What advice would you give to other aspiring writers?

I would tell them, first, to read constantly, and read widely. To read everything—even genres and age categories they have no interest in—and to challenge themselves to find at least three craft lessons in each thing they read.

Second, I would tell them that if there’s a glittering story idea that scares them, that they don’t think they’re good enough to write yet: that’s exactly what they should be working on right now.

Are there any other projects you are working on right now and at liberty to speak about?

I’ve got quite a few secret novels that I’m chipping away at, including an adult novel and a middle grade book. But those are on the backburner because I’m on deadline for a new YA novel that’s very different from what I’ve published so far. I think that’s all I can say right now—but I am very excited for all of these!

Finally, what LGBTQ+ books/authors would you recommend to the readers of Geeks OUT?

Oh gosh. Everything Malinda Lo writes.
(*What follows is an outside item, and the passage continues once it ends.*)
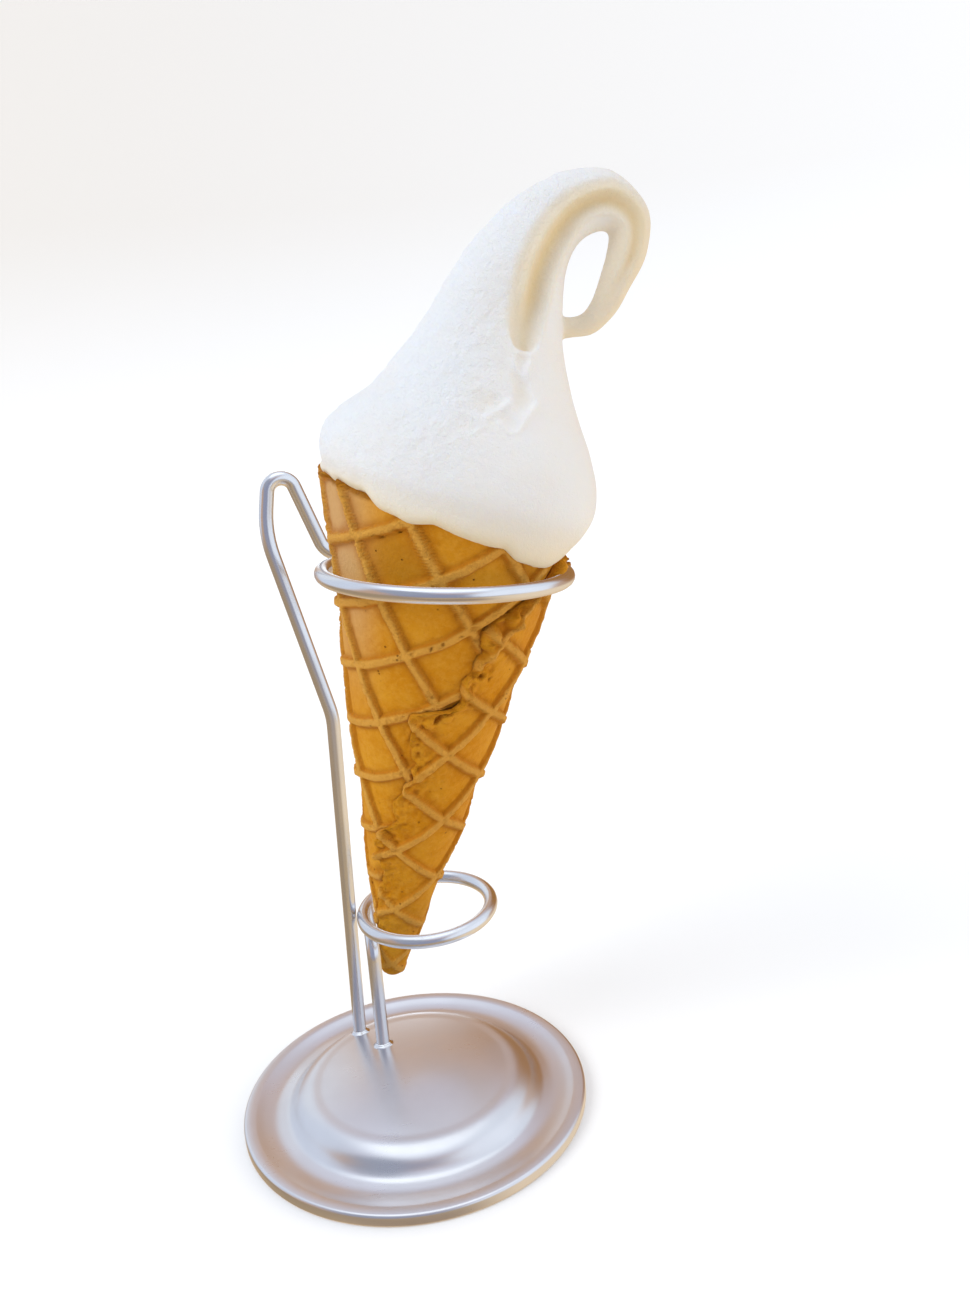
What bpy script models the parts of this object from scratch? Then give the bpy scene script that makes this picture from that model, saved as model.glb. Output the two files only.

I must scream especially loudly about her newest book, Last Night At the Telegraph Club, which has at this point won a gazillion awards and is so absolutely deserving of all the hype. Anna-Marie McLemore is another brilliant writer who will forever give me brain envy, and their book When the Moon Was Ours is one I go back to quite often. Charlie Jane Anders, too—I will read everything she writes. I love love love her short stories, plus she’s currently publishing a trilogy—the first book is called Victories Greater Than Death, and it just has so much wonderful representation in it. It’s amazing how the landscape of publishing has changed. I remember being a teen trying to specifically find queer stories, and having to mostly rely on word-of-mouth recommendations. It’s so much easier to find these books now. There is still so much to be done in publishing, so many gaps to be filled—that work is endless, really. But also there is so much more out there, so many more people being given the opportunity to share their voices. It gives me a lot of hope.